Overcooked brisket is very dry and crumbly. When you slice into it, you will find that the slices start to fall apart almost immediately. 

The collagen is all dried out, leaving you with a dry piece of meat.

How do you keep brisket from drying out?

You can keep your brisket from drying out by pulling it at the correct internal temperature. 

Furthermore, you will want to let all of the immediate heat evaporate away so the brisket doesn’t continue to Cook. 

That means if you have the brisket wrapped, you will want to immediately unwrap the brisket once you pull it off the smoker. 

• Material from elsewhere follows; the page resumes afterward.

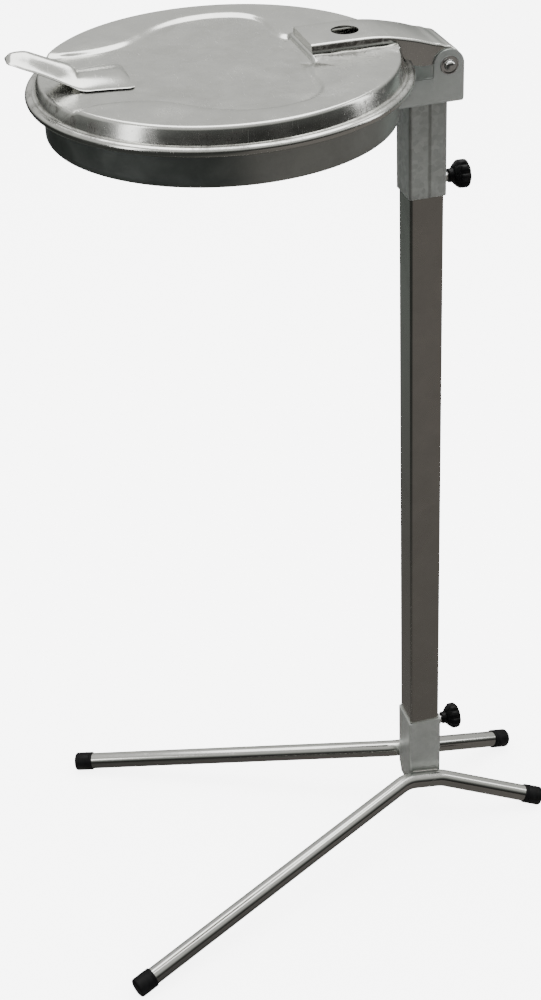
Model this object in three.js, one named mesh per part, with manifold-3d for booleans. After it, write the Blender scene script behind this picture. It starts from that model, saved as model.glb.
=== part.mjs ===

Let it rest for about half an hour, then proceed to rewrapping if necessary.

How Do You Smoke A Brisket So It Falls Apart?

How Do You Smoke A Brisket So It Falls Apart?

Pull your brisket off the smoker once it reaches at least 200 degrees internal and when it starts to probe like butter all throughout. You don’t need to worry about smoker temps. Just focus on the internal temperature of your brisket and you will be just fine.

If you want a brisket that you can pull apart with just your hands, do the following:

  • Cook Brisket until 200 degrees internal temperature
  • Start probing the brisket and make sure it goes in like your probing a stick of butter
  • Pull brisket off smoker 
  • Let rest for 8-12 hours

Following the above steps will always get you an amazing brisket.

Why Does My Brisket Fall Apart When I Cut It?

Why Does My Brisket Fall Apart When I Cut It?

Your brisket is falling apart when you slice into it because it is overcooked. This is an indication that you let it stay on the smoker far too long, and didn’t rest it properly.

Sometimes you will see one of two things:

  1. All of the brisket slices start to fall apart
  2. Only the outer edges of the brisket slices start to fall apart

When all of the brisket slices start to fall apart, that means your entire brisket is overcooked. 

If only the outer edges of the brisket is falling apart when you slice into it, then you can still have a great brisket.